- WRITTEN INSTRUCTION -
The material below contains a line with "hide_parts(*nodes)" and a line with "for piece, *_". Copy exactly those two lines and all lines between them.

- INPUT FOR THIS TASK -
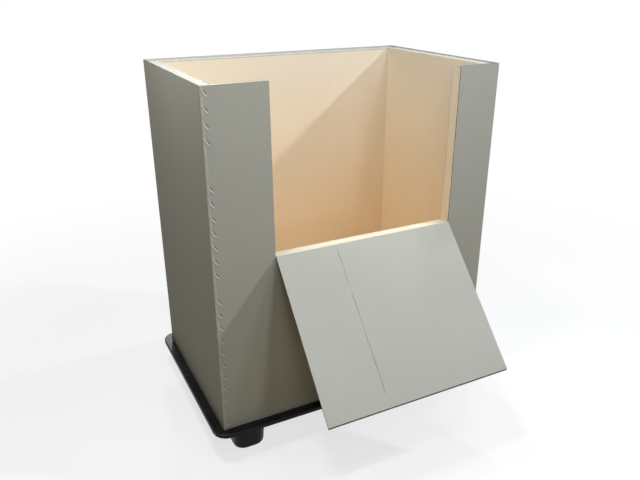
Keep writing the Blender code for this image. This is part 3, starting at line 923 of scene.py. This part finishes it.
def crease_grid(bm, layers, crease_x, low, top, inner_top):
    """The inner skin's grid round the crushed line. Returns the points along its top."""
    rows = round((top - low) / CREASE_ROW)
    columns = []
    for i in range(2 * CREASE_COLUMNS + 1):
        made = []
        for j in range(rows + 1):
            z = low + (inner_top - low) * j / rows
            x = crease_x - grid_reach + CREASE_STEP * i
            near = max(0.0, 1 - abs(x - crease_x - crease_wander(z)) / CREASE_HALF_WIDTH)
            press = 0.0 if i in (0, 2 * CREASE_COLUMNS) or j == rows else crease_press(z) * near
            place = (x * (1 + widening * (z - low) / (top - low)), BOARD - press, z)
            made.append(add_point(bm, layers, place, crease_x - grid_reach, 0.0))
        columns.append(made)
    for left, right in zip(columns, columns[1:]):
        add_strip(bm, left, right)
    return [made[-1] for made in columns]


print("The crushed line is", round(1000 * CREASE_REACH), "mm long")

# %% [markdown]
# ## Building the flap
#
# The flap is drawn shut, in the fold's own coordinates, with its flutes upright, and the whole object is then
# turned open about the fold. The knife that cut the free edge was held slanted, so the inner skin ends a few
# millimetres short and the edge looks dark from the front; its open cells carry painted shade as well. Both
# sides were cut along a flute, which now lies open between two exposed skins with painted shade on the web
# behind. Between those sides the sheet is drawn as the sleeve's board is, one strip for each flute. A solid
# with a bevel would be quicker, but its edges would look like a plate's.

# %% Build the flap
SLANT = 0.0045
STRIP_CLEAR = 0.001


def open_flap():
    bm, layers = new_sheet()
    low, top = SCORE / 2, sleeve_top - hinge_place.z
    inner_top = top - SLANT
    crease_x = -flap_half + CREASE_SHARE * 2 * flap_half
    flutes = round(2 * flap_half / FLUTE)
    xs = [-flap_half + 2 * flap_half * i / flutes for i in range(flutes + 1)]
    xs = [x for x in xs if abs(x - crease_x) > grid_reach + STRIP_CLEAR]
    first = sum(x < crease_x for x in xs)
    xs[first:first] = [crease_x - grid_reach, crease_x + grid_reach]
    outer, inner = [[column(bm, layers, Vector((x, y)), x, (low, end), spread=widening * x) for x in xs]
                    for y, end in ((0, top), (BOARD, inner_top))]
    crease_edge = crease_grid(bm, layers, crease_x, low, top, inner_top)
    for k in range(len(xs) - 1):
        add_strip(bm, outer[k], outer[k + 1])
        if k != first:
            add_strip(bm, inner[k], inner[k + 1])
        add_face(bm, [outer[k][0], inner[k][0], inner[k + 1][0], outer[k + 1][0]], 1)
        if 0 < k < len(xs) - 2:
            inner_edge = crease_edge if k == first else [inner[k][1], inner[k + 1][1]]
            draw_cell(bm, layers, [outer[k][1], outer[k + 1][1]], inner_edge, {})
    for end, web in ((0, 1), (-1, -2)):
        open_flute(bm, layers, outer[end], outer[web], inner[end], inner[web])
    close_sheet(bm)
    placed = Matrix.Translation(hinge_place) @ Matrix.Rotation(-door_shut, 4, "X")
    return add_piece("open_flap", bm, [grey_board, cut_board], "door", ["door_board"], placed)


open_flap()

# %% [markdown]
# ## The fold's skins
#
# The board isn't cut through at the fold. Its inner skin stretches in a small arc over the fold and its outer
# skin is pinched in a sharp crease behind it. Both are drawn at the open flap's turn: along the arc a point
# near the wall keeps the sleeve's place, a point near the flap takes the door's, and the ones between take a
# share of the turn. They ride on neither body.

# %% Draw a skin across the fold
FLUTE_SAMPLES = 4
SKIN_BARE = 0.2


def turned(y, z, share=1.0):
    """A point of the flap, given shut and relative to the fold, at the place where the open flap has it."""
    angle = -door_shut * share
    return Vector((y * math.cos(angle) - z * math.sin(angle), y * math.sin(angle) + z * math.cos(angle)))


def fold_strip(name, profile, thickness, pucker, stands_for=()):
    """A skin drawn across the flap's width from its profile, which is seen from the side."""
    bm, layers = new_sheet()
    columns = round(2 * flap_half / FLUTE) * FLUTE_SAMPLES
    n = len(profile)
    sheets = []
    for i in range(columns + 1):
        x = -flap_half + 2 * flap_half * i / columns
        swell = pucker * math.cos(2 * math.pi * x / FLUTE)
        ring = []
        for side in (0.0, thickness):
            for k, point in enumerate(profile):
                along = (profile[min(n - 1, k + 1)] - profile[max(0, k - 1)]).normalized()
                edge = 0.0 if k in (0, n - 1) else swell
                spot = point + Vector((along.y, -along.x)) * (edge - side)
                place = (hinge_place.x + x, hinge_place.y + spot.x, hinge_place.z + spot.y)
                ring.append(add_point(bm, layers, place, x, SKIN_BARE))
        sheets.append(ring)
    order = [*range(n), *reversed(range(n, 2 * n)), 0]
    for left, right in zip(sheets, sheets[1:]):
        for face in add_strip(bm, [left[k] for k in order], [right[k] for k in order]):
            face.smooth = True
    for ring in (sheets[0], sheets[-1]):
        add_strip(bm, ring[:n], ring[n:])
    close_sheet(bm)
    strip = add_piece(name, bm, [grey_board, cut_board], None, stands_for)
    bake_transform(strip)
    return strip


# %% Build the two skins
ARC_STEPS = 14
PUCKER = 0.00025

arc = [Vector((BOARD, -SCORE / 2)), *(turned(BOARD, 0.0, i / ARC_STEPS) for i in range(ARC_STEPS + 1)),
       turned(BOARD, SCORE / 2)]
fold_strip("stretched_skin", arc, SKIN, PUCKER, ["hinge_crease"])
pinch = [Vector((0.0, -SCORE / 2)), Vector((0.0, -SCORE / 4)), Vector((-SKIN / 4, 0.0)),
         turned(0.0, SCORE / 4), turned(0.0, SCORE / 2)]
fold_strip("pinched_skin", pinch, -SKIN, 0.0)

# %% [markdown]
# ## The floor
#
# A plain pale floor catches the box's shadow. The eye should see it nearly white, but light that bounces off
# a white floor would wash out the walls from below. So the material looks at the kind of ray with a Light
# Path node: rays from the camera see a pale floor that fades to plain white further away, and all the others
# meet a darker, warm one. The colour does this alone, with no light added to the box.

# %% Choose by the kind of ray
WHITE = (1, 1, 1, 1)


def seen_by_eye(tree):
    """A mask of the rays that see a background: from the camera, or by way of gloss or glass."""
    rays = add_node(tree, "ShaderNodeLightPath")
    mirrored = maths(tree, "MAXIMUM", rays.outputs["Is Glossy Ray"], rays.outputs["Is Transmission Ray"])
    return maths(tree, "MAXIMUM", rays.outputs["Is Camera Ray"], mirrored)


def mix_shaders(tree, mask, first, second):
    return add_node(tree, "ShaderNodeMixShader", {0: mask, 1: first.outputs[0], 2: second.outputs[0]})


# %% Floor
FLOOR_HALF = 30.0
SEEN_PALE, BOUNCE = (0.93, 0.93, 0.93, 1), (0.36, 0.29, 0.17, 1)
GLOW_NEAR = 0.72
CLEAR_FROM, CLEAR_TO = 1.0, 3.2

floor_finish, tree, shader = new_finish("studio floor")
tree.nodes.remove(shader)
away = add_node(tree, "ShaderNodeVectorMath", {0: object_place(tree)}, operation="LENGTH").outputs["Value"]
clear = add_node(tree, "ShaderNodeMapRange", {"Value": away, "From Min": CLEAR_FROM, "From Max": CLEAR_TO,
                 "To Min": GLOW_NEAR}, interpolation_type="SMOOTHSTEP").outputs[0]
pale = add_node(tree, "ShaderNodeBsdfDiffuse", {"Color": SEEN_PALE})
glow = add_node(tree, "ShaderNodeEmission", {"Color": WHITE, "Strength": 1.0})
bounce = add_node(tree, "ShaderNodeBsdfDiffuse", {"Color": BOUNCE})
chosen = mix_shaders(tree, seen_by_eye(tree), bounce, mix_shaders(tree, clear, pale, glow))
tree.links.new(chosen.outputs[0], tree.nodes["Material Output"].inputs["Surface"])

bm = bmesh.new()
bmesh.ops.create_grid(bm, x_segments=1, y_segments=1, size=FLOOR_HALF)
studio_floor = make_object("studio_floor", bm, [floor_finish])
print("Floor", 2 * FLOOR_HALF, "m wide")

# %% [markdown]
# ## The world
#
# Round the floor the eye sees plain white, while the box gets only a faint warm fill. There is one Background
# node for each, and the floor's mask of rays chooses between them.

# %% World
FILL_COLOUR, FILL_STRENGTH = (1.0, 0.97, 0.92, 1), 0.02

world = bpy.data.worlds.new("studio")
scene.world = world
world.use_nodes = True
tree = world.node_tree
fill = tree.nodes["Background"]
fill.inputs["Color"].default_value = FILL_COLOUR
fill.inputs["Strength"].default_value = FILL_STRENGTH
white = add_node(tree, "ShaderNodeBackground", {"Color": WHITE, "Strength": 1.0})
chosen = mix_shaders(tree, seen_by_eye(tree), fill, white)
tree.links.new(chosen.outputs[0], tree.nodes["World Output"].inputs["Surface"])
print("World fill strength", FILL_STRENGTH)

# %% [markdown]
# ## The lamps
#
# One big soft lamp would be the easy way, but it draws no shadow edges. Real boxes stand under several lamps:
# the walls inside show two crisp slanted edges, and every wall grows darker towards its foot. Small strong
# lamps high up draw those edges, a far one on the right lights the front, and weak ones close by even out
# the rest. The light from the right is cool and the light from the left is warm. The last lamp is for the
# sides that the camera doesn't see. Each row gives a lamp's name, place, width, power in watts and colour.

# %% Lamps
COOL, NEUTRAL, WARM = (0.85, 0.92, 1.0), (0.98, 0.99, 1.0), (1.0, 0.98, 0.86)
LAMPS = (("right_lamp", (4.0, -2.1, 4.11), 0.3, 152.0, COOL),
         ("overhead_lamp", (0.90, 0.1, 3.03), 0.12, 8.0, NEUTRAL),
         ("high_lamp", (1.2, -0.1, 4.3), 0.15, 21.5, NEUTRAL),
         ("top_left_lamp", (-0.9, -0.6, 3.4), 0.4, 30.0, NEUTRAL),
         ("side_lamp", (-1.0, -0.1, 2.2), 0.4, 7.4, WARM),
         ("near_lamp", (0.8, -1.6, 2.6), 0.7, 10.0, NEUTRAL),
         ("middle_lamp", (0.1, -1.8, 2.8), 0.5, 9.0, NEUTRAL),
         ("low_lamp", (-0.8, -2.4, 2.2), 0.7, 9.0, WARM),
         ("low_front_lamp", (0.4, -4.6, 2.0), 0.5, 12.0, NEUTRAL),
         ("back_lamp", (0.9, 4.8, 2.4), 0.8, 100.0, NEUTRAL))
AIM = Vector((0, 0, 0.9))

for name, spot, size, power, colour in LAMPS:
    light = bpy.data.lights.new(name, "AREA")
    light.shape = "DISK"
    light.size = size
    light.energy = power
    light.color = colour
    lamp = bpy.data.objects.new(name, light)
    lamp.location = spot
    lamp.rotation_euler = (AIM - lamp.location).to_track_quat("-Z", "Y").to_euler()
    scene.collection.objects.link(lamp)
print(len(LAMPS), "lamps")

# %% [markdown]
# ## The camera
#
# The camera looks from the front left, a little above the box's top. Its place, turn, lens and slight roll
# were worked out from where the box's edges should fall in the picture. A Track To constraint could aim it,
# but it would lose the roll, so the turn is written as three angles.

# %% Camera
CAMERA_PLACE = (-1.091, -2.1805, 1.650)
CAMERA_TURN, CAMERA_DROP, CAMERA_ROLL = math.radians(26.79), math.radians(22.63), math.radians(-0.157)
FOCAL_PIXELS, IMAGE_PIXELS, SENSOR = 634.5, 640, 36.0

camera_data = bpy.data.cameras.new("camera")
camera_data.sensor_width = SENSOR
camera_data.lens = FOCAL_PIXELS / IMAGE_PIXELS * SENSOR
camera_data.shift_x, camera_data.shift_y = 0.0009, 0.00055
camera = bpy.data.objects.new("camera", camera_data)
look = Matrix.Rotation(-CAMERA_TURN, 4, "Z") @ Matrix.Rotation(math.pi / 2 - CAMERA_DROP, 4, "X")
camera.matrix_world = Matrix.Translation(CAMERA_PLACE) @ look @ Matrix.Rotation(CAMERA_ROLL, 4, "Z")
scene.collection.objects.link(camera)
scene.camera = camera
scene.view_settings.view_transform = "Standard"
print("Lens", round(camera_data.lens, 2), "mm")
==
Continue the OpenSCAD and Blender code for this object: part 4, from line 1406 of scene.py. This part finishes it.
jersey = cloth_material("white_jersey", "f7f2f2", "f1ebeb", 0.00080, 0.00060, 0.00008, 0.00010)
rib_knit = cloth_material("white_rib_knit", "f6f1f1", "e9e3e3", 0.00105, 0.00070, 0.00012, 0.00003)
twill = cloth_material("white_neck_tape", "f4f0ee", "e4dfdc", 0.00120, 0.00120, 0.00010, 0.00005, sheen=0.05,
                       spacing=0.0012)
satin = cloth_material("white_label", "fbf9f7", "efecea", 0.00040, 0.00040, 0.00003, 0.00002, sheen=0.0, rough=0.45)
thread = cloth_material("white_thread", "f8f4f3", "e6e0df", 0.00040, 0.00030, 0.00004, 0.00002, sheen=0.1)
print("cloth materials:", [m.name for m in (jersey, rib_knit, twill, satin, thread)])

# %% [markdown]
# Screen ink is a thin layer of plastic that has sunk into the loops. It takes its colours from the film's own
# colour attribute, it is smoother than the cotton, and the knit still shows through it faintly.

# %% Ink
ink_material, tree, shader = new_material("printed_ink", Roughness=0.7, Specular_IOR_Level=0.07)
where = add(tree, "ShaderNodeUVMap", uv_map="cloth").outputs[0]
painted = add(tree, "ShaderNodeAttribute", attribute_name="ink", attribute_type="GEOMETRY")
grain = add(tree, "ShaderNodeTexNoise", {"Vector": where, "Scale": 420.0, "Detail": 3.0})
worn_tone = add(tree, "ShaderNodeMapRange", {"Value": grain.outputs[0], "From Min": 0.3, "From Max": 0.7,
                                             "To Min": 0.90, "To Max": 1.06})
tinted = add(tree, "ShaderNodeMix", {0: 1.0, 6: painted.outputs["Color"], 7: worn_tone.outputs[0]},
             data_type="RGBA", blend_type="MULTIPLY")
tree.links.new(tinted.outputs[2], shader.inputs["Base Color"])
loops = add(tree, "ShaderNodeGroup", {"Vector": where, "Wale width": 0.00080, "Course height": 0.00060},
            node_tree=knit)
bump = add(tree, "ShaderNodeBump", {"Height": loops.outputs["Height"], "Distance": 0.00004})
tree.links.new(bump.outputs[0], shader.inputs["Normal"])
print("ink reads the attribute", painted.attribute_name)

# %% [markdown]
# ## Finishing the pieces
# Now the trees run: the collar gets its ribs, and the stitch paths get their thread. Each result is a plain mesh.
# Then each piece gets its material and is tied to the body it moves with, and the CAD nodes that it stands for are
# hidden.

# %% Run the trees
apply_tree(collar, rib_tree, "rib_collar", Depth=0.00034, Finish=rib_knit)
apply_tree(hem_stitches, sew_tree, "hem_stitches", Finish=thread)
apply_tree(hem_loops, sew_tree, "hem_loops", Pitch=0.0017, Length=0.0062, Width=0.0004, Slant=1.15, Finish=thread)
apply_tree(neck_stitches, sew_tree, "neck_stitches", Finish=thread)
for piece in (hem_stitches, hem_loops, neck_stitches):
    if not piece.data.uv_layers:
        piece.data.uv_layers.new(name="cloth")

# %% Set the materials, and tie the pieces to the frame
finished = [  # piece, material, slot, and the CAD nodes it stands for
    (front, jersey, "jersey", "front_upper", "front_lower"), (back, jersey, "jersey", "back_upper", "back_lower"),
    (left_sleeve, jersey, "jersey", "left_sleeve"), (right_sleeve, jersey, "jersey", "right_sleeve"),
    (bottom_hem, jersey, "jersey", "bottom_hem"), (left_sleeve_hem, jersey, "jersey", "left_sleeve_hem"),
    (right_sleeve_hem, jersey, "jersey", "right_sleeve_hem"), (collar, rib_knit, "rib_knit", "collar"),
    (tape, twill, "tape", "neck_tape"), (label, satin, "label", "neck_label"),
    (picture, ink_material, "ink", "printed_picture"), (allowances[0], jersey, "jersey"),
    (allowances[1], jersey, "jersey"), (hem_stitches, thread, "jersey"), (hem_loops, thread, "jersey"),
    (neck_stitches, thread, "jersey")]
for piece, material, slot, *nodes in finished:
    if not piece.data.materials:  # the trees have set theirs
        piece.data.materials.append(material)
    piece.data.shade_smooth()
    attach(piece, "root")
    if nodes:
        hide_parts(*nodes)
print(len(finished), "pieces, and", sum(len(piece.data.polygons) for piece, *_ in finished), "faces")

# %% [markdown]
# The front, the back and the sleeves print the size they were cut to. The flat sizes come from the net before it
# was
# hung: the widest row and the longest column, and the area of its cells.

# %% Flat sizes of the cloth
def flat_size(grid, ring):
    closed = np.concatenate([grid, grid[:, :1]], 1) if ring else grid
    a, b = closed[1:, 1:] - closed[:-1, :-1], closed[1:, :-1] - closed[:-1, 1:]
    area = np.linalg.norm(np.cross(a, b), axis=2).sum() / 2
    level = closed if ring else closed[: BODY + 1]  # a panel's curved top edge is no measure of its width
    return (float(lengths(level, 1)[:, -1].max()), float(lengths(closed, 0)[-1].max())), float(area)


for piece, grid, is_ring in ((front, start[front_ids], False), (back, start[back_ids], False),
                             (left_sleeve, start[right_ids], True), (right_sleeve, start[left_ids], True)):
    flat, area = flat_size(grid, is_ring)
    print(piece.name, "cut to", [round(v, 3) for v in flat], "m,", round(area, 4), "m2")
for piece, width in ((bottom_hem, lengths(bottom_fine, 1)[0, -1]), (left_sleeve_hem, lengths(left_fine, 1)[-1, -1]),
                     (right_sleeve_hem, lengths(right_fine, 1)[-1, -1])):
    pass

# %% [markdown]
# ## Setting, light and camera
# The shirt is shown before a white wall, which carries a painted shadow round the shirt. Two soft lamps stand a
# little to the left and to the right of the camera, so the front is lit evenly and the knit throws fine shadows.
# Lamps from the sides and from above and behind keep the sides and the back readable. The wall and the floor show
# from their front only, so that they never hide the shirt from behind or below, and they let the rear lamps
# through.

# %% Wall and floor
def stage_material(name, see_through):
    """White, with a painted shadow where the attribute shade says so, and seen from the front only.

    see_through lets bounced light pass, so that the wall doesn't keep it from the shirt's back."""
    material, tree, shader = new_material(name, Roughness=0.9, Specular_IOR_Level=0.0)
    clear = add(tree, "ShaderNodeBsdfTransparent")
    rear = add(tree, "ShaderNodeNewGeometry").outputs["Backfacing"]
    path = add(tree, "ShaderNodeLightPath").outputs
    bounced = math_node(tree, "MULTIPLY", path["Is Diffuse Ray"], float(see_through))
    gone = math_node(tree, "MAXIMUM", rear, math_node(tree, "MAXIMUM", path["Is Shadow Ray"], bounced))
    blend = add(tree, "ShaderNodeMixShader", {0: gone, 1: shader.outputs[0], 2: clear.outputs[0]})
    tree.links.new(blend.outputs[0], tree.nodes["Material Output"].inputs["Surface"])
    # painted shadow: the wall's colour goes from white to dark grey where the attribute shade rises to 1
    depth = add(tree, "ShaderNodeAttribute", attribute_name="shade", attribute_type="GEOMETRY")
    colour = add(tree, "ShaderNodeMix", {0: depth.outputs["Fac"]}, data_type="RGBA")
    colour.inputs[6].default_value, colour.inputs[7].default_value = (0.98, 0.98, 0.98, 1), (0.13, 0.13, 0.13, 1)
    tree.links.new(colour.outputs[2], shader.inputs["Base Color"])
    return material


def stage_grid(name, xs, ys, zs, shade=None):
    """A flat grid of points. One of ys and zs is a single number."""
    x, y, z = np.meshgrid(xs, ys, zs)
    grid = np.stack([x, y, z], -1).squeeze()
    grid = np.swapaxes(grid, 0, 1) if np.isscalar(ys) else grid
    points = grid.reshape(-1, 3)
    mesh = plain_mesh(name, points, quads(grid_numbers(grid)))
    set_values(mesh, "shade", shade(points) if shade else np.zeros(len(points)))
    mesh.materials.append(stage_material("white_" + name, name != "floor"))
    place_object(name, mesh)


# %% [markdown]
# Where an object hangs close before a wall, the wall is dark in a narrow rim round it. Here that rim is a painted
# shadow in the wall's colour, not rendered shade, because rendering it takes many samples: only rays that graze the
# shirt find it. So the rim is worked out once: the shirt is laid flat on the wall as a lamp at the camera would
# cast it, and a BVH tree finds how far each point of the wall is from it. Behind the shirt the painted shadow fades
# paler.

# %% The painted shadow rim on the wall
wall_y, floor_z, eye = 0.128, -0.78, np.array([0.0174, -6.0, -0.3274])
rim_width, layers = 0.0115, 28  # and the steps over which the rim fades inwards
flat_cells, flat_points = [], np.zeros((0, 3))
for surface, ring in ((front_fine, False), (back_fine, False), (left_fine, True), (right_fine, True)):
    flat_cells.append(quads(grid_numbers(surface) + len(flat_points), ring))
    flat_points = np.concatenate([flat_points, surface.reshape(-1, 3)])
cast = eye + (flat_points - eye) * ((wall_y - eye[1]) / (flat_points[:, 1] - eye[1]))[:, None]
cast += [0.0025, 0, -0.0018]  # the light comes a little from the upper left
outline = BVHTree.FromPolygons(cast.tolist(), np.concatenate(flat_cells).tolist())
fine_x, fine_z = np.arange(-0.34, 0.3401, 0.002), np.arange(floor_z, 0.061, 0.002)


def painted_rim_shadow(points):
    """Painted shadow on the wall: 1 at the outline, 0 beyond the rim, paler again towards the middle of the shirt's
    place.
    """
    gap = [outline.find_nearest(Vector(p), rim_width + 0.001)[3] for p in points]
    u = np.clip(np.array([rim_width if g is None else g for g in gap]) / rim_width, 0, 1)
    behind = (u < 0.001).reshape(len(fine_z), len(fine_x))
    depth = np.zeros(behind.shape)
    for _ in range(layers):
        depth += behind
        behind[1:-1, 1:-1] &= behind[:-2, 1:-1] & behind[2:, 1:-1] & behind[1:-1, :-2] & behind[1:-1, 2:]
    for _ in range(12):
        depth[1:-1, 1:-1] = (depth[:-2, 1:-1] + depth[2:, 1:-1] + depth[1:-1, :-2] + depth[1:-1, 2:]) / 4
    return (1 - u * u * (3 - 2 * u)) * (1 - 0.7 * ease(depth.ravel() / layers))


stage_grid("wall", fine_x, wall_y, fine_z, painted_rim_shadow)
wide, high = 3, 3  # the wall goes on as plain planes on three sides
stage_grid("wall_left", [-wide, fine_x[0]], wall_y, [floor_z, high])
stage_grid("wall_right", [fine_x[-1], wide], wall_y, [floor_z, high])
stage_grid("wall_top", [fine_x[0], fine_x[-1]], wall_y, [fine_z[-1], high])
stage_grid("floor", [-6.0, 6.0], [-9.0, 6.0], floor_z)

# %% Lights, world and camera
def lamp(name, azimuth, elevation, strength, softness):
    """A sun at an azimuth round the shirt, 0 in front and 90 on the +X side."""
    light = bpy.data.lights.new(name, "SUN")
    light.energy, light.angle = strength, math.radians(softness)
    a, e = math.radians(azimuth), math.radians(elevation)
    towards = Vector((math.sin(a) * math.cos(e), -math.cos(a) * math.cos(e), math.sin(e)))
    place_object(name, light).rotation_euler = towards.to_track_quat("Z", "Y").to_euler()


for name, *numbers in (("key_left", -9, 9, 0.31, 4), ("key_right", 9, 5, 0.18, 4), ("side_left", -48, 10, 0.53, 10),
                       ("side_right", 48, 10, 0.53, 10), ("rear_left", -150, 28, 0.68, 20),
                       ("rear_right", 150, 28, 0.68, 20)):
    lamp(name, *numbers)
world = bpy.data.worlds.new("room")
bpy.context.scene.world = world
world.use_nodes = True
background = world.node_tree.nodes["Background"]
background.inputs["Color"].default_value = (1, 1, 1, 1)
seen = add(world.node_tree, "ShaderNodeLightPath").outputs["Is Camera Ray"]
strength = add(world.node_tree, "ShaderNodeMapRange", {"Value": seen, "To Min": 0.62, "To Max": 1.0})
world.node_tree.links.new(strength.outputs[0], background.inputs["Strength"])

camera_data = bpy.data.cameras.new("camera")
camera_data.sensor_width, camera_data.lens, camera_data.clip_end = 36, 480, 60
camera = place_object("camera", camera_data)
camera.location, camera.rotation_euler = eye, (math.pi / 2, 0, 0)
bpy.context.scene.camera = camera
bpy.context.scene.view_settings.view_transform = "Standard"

- SOLUTION -
        hide_parts(*nodes)
print(len(finished), "pieces, and", sum(len(piece.data.polygons) for piece, *_ in finished), "faces")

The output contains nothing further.